Promulgation à la sauvette

Les choses ne peuvent rester en l’état. Un accord politique fondamental pour la cohésion nationale avait été conclu entre le Gouvernement, l’Assemblée nationale et le Sénat. Le premier et le seul de ce quinquennat. Le chef de l’Etat en est le garant. Il lui appartient de le faire respecter en utilisant les pouvoirs que la Constitution lui donne. Le chef de l’Etat, à qui revient de "veiller au respect de la Constitution", aurait pu surseoir à la promulgation d’une loi tronquée et demander une seconde délibération conformément à l’article 10 de la Constitution. C’eût été montrer sa détermination à faire respecter l’accord politique qu’il avait lui-même souhaité en se donnant les moyens de compléter la loi censurée selon une procédure qui serait cette fois jugée conforme à la Constitution : en présentant au Parlement le texte issu de la décision du Conseil Constitutionnel augmenté de l’ensemble des articles invalidés pour des raisons de procédure. Il suffisait pour cela d’utiliser la technique de la lettre rectificative après consultation du Conseil d’Etat et délibération du Conseil des ministres.

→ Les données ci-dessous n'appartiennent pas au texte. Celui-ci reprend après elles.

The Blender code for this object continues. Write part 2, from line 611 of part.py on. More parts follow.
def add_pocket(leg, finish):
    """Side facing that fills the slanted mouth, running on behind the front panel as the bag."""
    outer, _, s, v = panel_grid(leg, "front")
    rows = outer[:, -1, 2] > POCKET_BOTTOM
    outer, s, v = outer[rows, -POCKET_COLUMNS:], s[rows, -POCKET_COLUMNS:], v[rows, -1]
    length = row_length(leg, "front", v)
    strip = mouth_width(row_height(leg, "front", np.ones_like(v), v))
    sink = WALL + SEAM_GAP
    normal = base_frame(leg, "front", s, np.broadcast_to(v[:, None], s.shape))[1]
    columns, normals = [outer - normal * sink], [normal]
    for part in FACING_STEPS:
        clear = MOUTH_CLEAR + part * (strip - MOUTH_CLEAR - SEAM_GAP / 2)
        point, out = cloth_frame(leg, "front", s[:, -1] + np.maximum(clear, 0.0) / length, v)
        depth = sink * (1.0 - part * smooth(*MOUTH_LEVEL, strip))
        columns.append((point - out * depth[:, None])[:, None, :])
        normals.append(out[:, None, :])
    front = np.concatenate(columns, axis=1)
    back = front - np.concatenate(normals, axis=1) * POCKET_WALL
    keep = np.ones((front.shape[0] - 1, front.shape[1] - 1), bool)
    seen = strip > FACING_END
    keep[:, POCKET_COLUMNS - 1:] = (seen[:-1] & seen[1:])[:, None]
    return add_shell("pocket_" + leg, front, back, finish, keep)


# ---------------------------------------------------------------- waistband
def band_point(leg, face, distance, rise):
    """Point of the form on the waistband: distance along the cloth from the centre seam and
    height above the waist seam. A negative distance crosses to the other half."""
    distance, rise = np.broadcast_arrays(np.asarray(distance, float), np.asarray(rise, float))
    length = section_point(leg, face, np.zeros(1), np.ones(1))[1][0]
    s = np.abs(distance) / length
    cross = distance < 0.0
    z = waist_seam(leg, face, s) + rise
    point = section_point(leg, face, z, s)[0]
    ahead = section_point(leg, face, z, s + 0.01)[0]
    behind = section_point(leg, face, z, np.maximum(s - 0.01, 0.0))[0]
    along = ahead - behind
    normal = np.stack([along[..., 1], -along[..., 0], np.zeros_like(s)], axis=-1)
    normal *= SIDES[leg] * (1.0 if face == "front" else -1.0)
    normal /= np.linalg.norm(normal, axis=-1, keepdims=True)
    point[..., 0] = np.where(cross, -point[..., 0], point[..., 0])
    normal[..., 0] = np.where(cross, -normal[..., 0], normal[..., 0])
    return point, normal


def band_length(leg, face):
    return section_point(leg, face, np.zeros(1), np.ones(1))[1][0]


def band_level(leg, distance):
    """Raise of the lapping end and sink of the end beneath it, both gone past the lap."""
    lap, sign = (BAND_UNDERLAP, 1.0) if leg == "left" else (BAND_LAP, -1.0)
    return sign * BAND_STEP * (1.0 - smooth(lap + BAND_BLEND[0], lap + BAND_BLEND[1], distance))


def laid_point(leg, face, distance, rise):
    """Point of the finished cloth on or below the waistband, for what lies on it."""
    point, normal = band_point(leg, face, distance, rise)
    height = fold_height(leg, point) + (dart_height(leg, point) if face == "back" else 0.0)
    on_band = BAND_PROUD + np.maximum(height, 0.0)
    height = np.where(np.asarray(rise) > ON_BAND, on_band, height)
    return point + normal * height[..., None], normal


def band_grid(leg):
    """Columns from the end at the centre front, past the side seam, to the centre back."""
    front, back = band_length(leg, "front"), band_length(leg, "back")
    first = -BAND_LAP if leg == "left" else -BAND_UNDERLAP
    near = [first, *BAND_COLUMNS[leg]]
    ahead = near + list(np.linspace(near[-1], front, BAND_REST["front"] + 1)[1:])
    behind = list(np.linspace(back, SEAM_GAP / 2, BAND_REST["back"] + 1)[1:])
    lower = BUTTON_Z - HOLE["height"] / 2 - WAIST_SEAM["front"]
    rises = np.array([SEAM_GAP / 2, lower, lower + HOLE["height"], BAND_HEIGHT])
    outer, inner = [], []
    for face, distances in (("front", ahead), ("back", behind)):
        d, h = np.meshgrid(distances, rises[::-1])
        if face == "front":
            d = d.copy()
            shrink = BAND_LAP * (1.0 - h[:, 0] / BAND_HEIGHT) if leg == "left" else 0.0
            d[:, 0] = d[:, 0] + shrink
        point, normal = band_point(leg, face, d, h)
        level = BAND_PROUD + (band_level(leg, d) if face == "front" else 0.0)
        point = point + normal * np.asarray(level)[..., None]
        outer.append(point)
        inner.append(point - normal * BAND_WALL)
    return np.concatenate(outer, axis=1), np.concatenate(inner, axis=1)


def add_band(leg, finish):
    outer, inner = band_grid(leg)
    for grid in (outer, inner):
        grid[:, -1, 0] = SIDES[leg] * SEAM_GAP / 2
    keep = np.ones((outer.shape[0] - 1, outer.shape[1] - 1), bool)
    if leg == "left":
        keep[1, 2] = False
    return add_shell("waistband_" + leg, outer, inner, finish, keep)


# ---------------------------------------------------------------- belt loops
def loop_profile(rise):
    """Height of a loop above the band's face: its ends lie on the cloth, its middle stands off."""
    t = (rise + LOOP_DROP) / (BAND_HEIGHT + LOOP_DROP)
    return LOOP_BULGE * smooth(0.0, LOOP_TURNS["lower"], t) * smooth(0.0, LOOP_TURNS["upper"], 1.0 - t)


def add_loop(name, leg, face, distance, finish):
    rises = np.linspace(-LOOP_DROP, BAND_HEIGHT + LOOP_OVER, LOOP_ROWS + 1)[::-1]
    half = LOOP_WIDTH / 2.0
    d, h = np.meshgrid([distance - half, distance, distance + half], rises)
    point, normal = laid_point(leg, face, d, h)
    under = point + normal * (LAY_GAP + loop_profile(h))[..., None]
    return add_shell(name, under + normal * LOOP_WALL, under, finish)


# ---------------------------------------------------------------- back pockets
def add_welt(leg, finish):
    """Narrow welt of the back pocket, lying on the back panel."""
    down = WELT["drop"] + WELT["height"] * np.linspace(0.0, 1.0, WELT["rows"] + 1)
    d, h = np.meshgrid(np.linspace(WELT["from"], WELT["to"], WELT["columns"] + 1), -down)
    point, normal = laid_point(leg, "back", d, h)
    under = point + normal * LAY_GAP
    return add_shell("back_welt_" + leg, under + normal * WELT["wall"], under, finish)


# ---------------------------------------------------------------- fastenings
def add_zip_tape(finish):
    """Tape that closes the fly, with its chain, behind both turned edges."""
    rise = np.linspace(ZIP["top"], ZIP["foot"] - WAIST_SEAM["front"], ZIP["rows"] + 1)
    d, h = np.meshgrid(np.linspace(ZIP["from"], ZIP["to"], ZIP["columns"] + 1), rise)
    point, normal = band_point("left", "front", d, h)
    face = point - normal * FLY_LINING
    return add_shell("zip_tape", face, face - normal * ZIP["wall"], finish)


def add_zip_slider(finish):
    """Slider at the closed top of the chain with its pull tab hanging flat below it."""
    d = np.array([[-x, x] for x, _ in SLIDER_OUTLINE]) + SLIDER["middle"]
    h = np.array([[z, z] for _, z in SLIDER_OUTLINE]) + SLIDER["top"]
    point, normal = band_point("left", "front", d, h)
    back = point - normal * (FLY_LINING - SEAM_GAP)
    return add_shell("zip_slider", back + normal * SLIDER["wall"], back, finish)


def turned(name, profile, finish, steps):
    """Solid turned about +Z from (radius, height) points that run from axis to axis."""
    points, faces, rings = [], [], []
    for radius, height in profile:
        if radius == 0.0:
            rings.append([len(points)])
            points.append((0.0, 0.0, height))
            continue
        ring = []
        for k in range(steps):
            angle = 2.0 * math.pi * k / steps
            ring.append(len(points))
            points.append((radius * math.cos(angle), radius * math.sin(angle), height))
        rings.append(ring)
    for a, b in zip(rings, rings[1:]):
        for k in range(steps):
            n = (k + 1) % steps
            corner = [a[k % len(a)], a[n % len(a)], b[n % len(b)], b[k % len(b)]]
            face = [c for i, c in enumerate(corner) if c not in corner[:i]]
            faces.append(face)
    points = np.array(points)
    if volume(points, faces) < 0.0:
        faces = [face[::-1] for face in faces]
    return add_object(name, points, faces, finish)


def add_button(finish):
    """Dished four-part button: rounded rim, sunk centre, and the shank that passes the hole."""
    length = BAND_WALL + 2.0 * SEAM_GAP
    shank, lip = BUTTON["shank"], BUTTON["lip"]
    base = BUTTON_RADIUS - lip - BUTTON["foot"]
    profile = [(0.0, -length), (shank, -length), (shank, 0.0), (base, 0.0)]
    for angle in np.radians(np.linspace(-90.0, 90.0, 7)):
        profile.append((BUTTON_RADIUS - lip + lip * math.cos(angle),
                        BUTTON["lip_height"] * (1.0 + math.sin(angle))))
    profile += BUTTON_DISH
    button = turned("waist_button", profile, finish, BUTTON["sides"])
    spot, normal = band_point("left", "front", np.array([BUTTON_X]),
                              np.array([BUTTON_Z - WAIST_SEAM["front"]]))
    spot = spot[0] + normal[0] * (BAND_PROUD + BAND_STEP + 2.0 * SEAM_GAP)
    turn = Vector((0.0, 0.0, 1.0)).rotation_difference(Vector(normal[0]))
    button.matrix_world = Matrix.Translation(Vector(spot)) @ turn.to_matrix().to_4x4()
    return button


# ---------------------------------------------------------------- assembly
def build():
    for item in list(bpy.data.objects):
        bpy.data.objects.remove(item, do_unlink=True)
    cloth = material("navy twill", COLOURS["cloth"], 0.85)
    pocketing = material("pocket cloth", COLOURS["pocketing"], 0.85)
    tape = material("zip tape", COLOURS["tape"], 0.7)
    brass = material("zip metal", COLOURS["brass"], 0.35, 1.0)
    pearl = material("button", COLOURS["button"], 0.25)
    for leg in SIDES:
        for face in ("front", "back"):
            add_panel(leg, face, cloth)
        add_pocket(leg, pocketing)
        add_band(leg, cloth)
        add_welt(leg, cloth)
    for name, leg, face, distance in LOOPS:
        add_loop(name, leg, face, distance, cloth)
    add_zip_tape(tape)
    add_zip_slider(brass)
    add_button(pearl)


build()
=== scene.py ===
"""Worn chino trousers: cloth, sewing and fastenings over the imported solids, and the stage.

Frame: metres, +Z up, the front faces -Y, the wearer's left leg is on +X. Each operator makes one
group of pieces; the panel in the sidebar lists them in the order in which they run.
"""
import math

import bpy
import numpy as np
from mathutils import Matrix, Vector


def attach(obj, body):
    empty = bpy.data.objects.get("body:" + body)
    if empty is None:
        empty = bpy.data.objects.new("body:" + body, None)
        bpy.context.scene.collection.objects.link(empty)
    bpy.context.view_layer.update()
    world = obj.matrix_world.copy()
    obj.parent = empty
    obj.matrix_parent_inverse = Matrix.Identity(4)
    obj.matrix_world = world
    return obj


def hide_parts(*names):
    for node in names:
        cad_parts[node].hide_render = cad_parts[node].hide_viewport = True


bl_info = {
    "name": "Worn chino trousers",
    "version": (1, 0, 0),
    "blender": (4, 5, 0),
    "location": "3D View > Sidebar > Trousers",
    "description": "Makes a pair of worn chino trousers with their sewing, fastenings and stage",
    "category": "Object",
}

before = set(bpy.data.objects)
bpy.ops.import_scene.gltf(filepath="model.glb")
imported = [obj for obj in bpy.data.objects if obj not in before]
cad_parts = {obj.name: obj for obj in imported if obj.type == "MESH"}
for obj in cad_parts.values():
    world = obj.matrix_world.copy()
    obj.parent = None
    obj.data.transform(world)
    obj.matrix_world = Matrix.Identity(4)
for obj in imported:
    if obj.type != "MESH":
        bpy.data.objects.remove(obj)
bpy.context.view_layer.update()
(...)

Elle aurait permis de ne pas promulguer à la sauvette une demi-réforme.

À défaut d’avoir retenu la solution politique qui s’imposait à l’évidence comme la plus pertinente, le chef de l’Etat peut encore engager les consultations nécessaires en vue de saisir le Parlement de deux projets de loi, l’un révisant la Constitution pour l’adapter aux exigences de notre temps en renforçant les droits du Parlement, l’autre afin de prendre les dispositions législatives nécessaires pour rétablir la maîtrise des flux migratoires et mettre en œuvre une politique d’intégration ambitieuse faisant à chacun sa place. Le pays l’attend. Nous y sommes prêts. Il faut faire vite ! La réconciliation nationale est à ce prix. La confiance des Français dans la parole politique en dépend.